Une Commission des plaintes a pourtant été mise et place et organisée par un arrêté ministériel du 23 septembre 2002. Cette commission est chargée d’examiner les plaintes que les occupants des centres auraient à formuler. Si l’idée est louable, cette commission est très loin de donner satisfaction. Trois critiques majeures peuvent être formulées. D’abord, les plaintes doivent être introduites dans les cinq jours des faits qui les motivent. Or, contrairement à ce que soutiennent les directions des centres, la plupart des détenus ignorent l’existence de cette commission. Ce délai de cinq jours est donc beaucoup trop court. Ensuite, l’introduction d’une plainte n’est pas suspensive de l’expulsion. La plupart des détenus ont donc peur – comment ne pas les comprendre – que l’introduction d’une plainte hâte leur expulsion. Enfin et surtout, ces plaintes ne peuvent concerner que des faits qui se sont passés à l’intérieur du centre. Or, la plupart des incidents graves – coups, insultes, pressions psychologiques – se passent désormais, on le sait, en dehors des centres, et en particulier à l’aéroport.

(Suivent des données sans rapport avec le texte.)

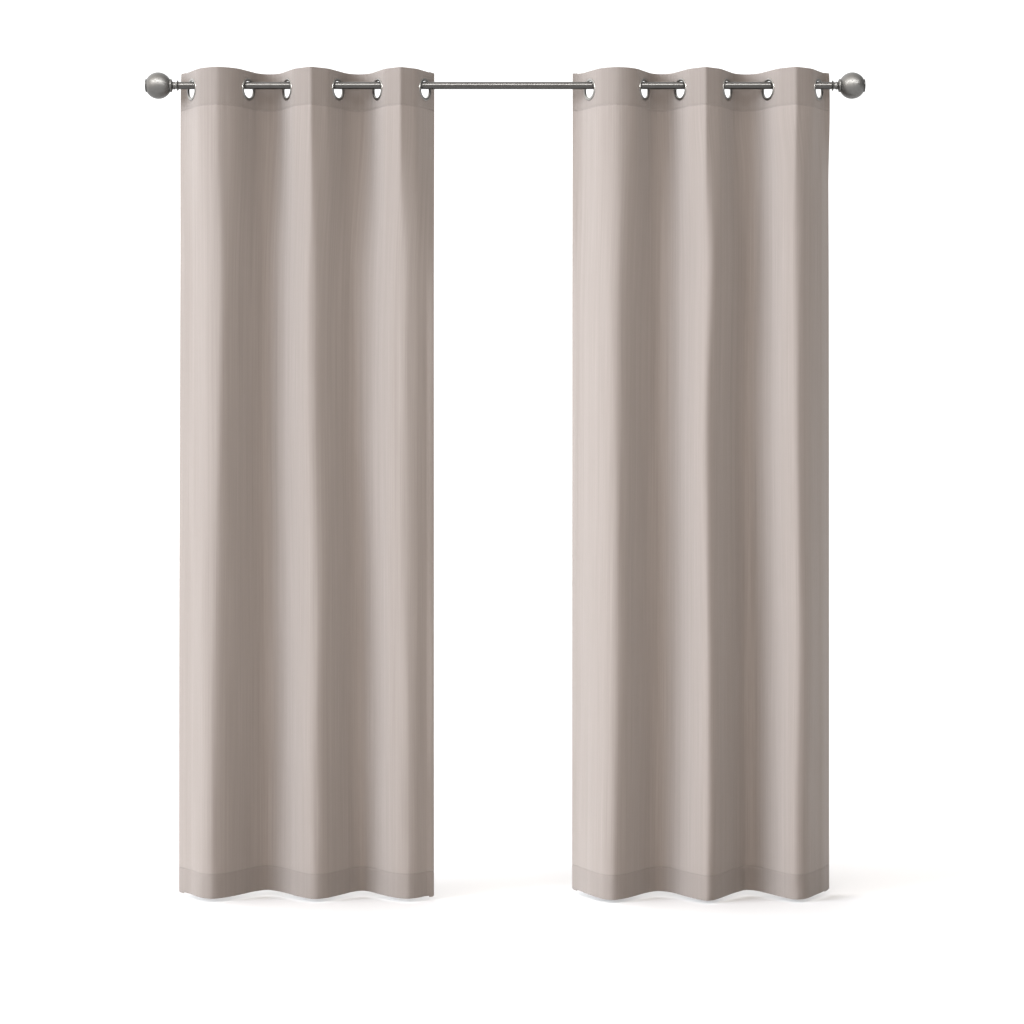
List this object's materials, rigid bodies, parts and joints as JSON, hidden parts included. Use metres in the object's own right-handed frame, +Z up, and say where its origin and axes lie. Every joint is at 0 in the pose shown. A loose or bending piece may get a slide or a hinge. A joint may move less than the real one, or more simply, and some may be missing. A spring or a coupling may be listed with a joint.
{
  "type": "window curtain set",
  "caption": "Grommet-top window curtains in soft vertical folds, hung on a slim extending metal rod with ball finials and hidden wall brackets.",
  "frame": {"origin": "centre of the four wall screw holes, on the wall plane, level with the middle of the rod", "axes": "+X along the rod to the right as seen from the room, +Y into the wall, +Z up"},
  "size_m": [1.8638, 0.1618, 2.134],
  "materials": {
    "rod_metal": "satin pewter plating",
    "finial_metal": "brushed pewter plating",
    "bracket_metal": "satin pewter plating",
    "fixing_steel": "zinc-plated steel",
    "grommet_metal": "satin nickel plating",
    "bush_plastic": "moulded acetal",
    "curtain_cloth": "slub weave, greige"
  },
  "bodies": {
    "rod_and_brackets": {"outer_rod_tube": "rod_metal", "slide_bush": "bush_plastic", "left_finial_plug": "fixing_steel", "left_finial_neck": "finial_metal", "left_finial_ball": "finial_metal", "left_finial_button": "finial_metal", "left_wall_plate": "bracket_metal", "left_bracket_arm": "bracket_metal", "left_rod_cradle": "bracket_metal", "right_wall_plate": "bracket_metal", "right_bracket_arm": "bracket_metal", "right_rod_cradle": "bracket_metal"},
    "rod_extension": {"inner_rod_tube": "rod_metal", "right_finial_plug": "fixing_steel", "right_finial_neck": "finial_metal", "right_finial_ball": "finial_metal", "right_finial_button": "finial_metal"},
    "left_thumb_screw": {"left_thumb_screw": "fixing_steel"},
    "right_thumb_screw": {"right_thumb_screw": "fixing_steel"},
    "left_fold_1": {"left_curtain_fold_1": "curtain_cloth", "left_grommet_front_1": "grommet_metal", "left_grommet_back_1": "grommet_metal"},
    "left_fold_2": {"left_curtain_fold_2": "curtain_cloth", "left_grommet_front_2": "grommet_metal", "left_grommet_back_2": "grommet_metal"},
    "left_fold_3": {"left_curtain_fold_3": "curtain_cloth", "left_grommet_front_3": "grommet_metal", "left_grommet_back_3": "grommet_metal"},
    "left_fold_4": {"left_curtain_fold_4": "curtain_cloth", "left_grommet_front_4": "grommet_metal", "left_grommet_back_4": "grommet_metal"},
    "left_fold_5": {"left_curtain_fold_5": "curtain_cloth", "left_grommet_front_5": "grommet_metal", "left_grommet_back_5": "grommet_metal"},
    "left_fold_6": {"left_curtain_fold_6": "curtain_cloth", "left_grommet_front_6": "grommet_metal", "left_grommet_back_6": "grommet_metal"},
    "right_fold_1": {"right_curtain_fold_1": "curtain_cloth", "right_grommet_front_1": "grommet_metal", "right_grommet_back_1": "grommet_metal"},
    "right_fold_2": {"right_curtain_fold_2": "curtain_cloth", "right_grommet_front_2": "grommet_metal", "right_grommet_back_2": "grommet_metal"},
    "right_fold_3": {"right_curtain_fold_3": "curtain_cloth", "right_grommet_front_3": "grommet_metal", "right_grommet_back_3": "grommet_metal"},
    "right_fold_4": {"right_curtain_fold_4": "curtain_cloth", "right_grommet_front_4": "grommet_metal", "right_grommet_back_4": "grommet_metal"},
    "right_fold_5": {"right_curtain_fold_5": "curtain_cloth", "right_grommet_front_5": "grommet_metal", "right_grommet_back_5": "grommet_metal"},
    "right_fold_6": {"right_curtain_fold_6": "curtain_cloth", "right_grommet_front_6": "grommet_metal", "right_grommet_back_6": "grommet_metal"}
  },
  "joints": [
    {"name": "rod_extend", "type": "slide", "parent": "rod_and_brackets", "child": "rod_extension", "axis": [1, 0, 0], "range_m": [0, 1.37]},
    {"name": "left_thumb_screw_turn", "type": "hinge", "parent": "rod_and_brackets", "child": "left_thumb_screw", "pos_m": [-0.777, -0.102, -0.02], "axis": [0, 0, -1], "range_deg": [-1080, 0]},
    {"name": "right_thumb_screw_turn", "type": "hinge", "parent": "rod_and_brackets", "child": "right_thumb_screw", "pos_m": [0.777, -0.102, -0.02], "axis": [0, 0, -1], "range_deg": [-1080, 0]},
    {"name": "left_curtain_gather", "type": "hinge", "parent": "rod_and_brackets", "child": "left_fold_1", "pos_m": [-0.811, -0.102, -0.0102], "axis": [0, 0, -1], "range_deg": [-16, 24]},
    {"name": "left_fold_2_turn", "type": "hinge", "parent": "left_fold_1", "child": "left_fold_2", "pos_m": [-0.738, -0.16118, -0.0102], "axis": [0, 0, -1], "range_deg": [-48, 32]},
    {"name": "left_fold_3_turn", "type": "hinge", "parent": "left_fold_2", "child": "left_fold_3", "pos_m": [-0.6145, -0.05581, -0.0102], "axis": [0, 0, -1], "range_deg": [-32, 48]},
    {"name": "left_fold_4_turn", "type": "hinge", "parent": "left_fold_3", "child": "left_fold_4", "pos_m": [-0.4985, -0.15685, -0.0102], "axis": [0, 0, -1], "range_deg": [-48, 32]},
    {"name": "left_fold_5_turn", "type": "hinge", "parent": "left_fold_4", "child": "left_fold_5", "pos_m": [-0.3815, -0.05523, -0.0102], "axis": [0, 0, -1], "range_deg": [-32, 48]},
    {"name": "left_fold_6_turn", "type": "hinge", "parent": "left_fold_5", "child": "left_fold_6", "pos_m": [-0.269, -0.15425, -0.0102], "axis": [0, 0, -1], "range_deg": [-48, 32]},
    {"name": "right_curtain_gather", "type": "hinge", "parent": "rod_and_brackets", "child": "right_fold_1", "pos_m": [0.811, -0.102, -0.0102], "axis": [0, 0, 1], "range_deg": [-16, 24]},
    {"name": "right_fold_2_turn", "type": "hinge", "parent": "right_fold_1", "child": "right_fold_2", "pos_m": [0.746, -0.15656, -0.0102], "axis": [0, 0, 1], "range_deg": [-48, 32]},
    {"name": "right_fold_3_turn", "type": "hinge", "parent": "right_fold_2", "child": "right_fold_3", "pos_m": [0.628, -0.05437, -0.0102], "axis": [0, 0, 1], "range_deg": [-32, 48]},
    {"name": "right_fold_4_turn", "type": "hinge", "parent": "right_fold_3", "child": "right_fold_4", "pos_m": [0.5145, -0.15396, -0.0102], "axis": [0, 0, 1], "range_deg": [-48, 32]},
    {"name": "right_fold_5_turn", "type": "hinge", "parent": "right_fold_4", "child": "right_fold_5", "pos_m": [0.407, -0.05783, -0.0102], "axis": [0, 0, 1], "range_deg": [-32, 48]},
    {"name": "right_fold_6_turn", "type": "hinge", "parent": "right_fold_5", "child": "right_fold_6", "pos_m": [0.2895, -0.15973, -0.0102], "axis": [0, 0, 1], "range_deg": [-48, 32]}
  ],
  "couplings": [
    {"joint": "left_fold_2_turn", "follows": "left_curtain_gather", "ratio": -2},
    {"joint": "left_fold_3_turn", "follows": "left_curtain_gather", "ratio": 2},
    {"joint": "left_fold_4_turn", "follows": "left_curtain_gather", "ratio": -2},
    {"joint": "left_fold_5_turn", "follows": "left_curtain_gather", "ratio": 2},
    {"joint": "left_fold_6_turn", "follows": "left_curtain_gather", "ratio": -2},
    {"joint": "right_fold_2_turn", "follows": "right_curtain_gather", "ratio": -2},
    {"joint": "right_fold_3_turn", "follows": "right_curtain_gather", "ratio": 2},
    {"joint": "right_fold_4_turn", "follows": "right_curtain_gather", "ratio": -2},
    {"joint": "right_fold_5_turn", "follows": "right_curtain_gather", "ratio": 2},
    {"joint": "right_fold_6_turn", "follows": "right_curtain_gather", "ratio": -2}
  ]
}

Peu de raisons d’être optimiste donc. Les six centres fermés belges affichent un taux de remplissage élevé et il se trouve régulièrement un mandataire politique ou l’autre pour laisser entendre qu’il faudrait en augmenter la capacité ou en ouvrir d’autres. Et le contexte européen n’est guère plus encourageant. L’Union européenne est en train de réfléchir sérieusement à créer des camps, situés en dehors des frontières de l’Union, chargés d’effectuer le tri des migrants qui se présenteraient aux portes de l’Europe. Réflexion qui s’inscrit dans une logique déjà largement à l’œuvre : que ce soit par le biais des accords de réadmission qu’elle cherche à conclure – imposer serait plus correct – avec des pays sensibles ou par la mise en place de charters européens pour expulser plus facilement les migrants, l’Europe a depuis longtemps adopté une attitude sécuritaire qui consiste à mettre le plus d’obstacles possibles à ceux qui voudraient s’y installer et à renvoyer ceux qui passent entre les mailles du filet.